Several months later, I stumbled across an article explaining that both bees and wasps can recognize human faces. I thought back to my little ground wasp and felt some sense of satisfaction that my wasp friend did, in fact, recognize me. There’s something nice about being The Water Human as opposed to just being a faceless water harbinger.
The whole experience was really special to me because it reminded me of some general principles that I already knew but got to experience in a whole new way:
- Overcoming fear starts with being aware of our fear response and processing it mindfully.
- Knowledge, observation, and understanding dissipate fear and can allow us to replace fear with empathy.
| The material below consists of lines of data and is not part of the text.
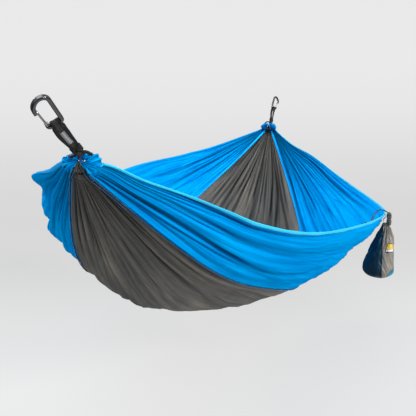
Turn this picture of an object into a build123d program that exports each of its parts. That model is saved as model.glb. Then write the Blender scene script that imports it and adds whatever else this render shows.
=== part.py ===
"""Gathered-end camping hammock with two suspension loops, two wire-gate carabiners and an attached stuff sack.

Row frame: +X runs from the near hanging point to the far one, +Y to the left, +Z up, in millimetres.
The origin is the centre of the near carabiner's top basket, which is what hangs on the anchor.
"""

import math
import os

from build123d import *

os.makedirs("parts", exist_ok=True)

# ---------------------------------------------------------------- driving dimensions
SPAN = 2344.0           # between the two gathered necks
SAG = 576.0             # extra radius of the bed at mid-span over the neck radius
NECK_R = 36.0           # radius of the U that the end channel makes on its cord
SKEW = -0.114           # moves the deepest section a little towards the far end
RIM_R, RIM_L = 66.0, -68.0      # where the two rims lie, in degrees round the ridge line
RIM_L_LIFT = 20.7       # the left rim rises further round near the near end
SEAM_R, SEAM_L = 28.4, -38.3    # where the two long seams lie
SKIN = 2.0              # thickness of the cloth's stand-in
GAP = 0.3               # between pieces that would only touch
RIM_DROP_R = (65.0, 67.0)       # slack of the right rim, near and far quarter
RIM_DROP_L = (59.5, -47.0)      # the same for the left rim; it is held up at the far quarter
RIM_IN_L = 0.107        # the left side is narrower near the near end
RIM_OUT_FAR = 0.115     # the right rim is pulled outwards beyond the sack
SACK_AT, SACK_PULL = 0.5, 16.0  # where the sack hangs on the right rim, and how far it draws the rim out

NEAR_TILT, FAR_TILT, FAR_YAW = 35.0, 49.0, -9.7   # how the two suspensions lead away
TWIST_NEAR, TWIST_FAR = -142.0, 60.0              # how each carabiner is turned about its own line
RING_R = 26.0                                      # the end cord's U, inside the bunched channel

BAR_W, BAR_T, BAR_FILLET = 7.5, 9.0, 2.2          # carabiner bar: in its plane, across it
BASKET_R = 13.0         # centreline radius of the top basket
SHOULDER_R = 22.0       # and of the shoulder that leads from it to the nose
HANG_TO_NECK = 183.0    # from the hanging axis to the neck centre
EYE_BAR = -60.0         # carabiner's bottom bar and the loop's top eye
EYE_CORD = -160.0       # loop's bottom eye on the end cord

NECK_NEAR = Vector(HANG_TO_NECK * math.cos(math.radians(NEAR_TILT)), 0, -HANG_TO_NECK * math.sin(math.radians(NEAR_TILT)))
NECK_FAR = NECK_NEAR + Vector(SPAN, 0, 0)


# ---------------------------------------------------------------- the bed's surface
def bump(u, c, w):
    return math.exp(-0.5 * ((u - c) / w) ** 2) * min(1.0, 8 * u * (1 - u))


def radius(u):
    us = u + SKEW * u * (1 - u)
    return SAG * 4 * us * (1 - us) + NECK_R


def bed(u, psi, out=0.0):
    """A point of the bed: u from 0 (near neck) to 1, psi in degrees from straight down, right side positive."""
    p = math.radians(psi)
    r = radius(u) + out
    wr = min(1.0, max(0.0, (psi - 10) / 56)) ** 1.5
    wl = min(1.0, max(0.0, (-psi - 10) / 58)) ** 1.5
    y = -r * math.sin(p) * (1 + wr * RIM_OUT_FAR * bump(u, 0.75, 0.12) - wl * RIM_IN_L * bump(u, 0.183, 0.12)) - wr * SACK_PULL * bump(u, SACK_AT, 0.075)
    z = -r * math.cos(p)
    z -= wr * (RIM_DROP_R[0] * bump(u, 0.25, 0.13) + RIM_DROP_R[1] * bump(u, 0.75, 0.13))
    z -= wl * (RIM_DROP_L[0] * bump(u, 0.118, 0.13) + RIM_DROP_L[1] * bump(u, 0.75, 0.13))
    return (y, z)


def rim_left(u):
    return RIM_L - RIM_L_LIFT * math.exp(-0.5 * ((u - 0.02) / 0.143) ** 2)


FIRST = 12.8 / SPAN
STATIONS = [FIRST, 0.03, 0.075, 0.13, 0.2, 0.29, 0.39, 0.5, 0.61, 0.71, 0.8, 0.87, 0.925, 0.97, 1 - FIRST]


def strip(lo, hi, inner, outer, n=9):
    """Lofted strip of the bed between angles lo(u) and hi(u), from offset inner to offset outer."""
    with BuildPart() as part:
        for u in STATIONS:
            a, b = lo(u), hi(u)
            row = [a + (b - a) * i / (n - 1) for i in range(n)]
            low = [bed(u, p, inner) for p in row]
            high = [bed(u, p, outer) for p in row]
            with BuildSketch(Plane(origin=(NECK_NEAR.X + u * SPAN, 0, NECK_NEAR.Z), x_dir=(0, 1, 0), z_dir=(1, 0, 0))):
                with BuildLine():
                    Spline(*low)
                    Line(low[-1], high[-1])
                    Spline(*high[::-1])
                    Line(high[0], low[0])
                make_face()
        loft()
    return part


def turn(mm):
    """Angle that spans mm of cloth at station u."""
    return lambda u: math.degrees(mm / radius(u))


HEM_W, SEAM_W = 7.0, 12.0
half, edge, tape = turn(GAP / 2), turn(HEM_W + GAP), turn(SEAM_W / 2)
hem = turn(HEM_W)
centre_panel = strip(lambda u: SEAM_L + half(u), lambda u: SEAM_R - half(u), -SKIN / 2, SKIN / 2)
right_panel = strip(lambda u: SEAM_R + half(u), lambda u: RIM_R - edge(u), -SKIN / 2, SKIN / 2)
left_panel = strip(lambda u: rim_left(u) + edge(u), lambda u: SEAM_L - half(u), -SKIN / 2, SKIN / 2)
right_rim_hem = strip(lambda u: RIM_R - hem(u), lambda u: RIM_R, -3.0, 3.0, n=3)
left_rim_hem = strip(rim_left, lambda u: rim_left(u) + hem(u), -3.0, 3.0, n=3)
right_seam = strip(lambda u: SEAM_R - tape(u), lambda u: SEAM_R + tape(u), SKIN / 2 + GAP, SKIN / 2 + GAP + 0.9, n=3)
left_seam = strip(lambda u: SEAM_L - tape(u), lambda u: SEAM_L + tape(u), SKIN / 2 + GAP, SKIN / 2 + GAP + 0.9, n=3)


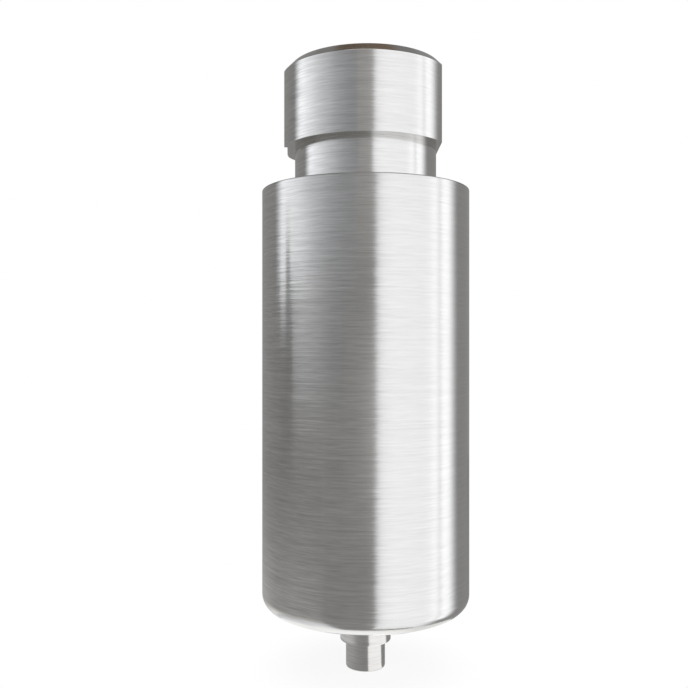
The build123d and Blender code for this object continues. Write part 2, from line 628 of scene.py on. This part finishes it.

- If an animal is alive, they can learn.
- We, as a species, tend to consistently underestimate the capabilities of non-humans, and research continues to prove us wrong.
- Meeting needs, establishing communication, and building trust is the best way to prevent conflict, even with animals that are typically thought of as mindless violence machines. 🙂
- That said, I feel it’s important to give this disclaimer because I can anticipate what I said above being taken to a dangerous extreme: in general, it’s not a good idea to try to make friends with wildlife–both for their safety and for ours. I wouldn’t advocate going around befriending every wasp you see, much less lions, tigers, and bears (oh my!). I just so happened to have the fortunate opportunity to teach this wasp how to move away from my faucet because interacting with this particular animal was unavoidable. But please don’t try giving water bowls to your local bobcats because you read this article! Safety, as always, for both humans and non-humans, comes first.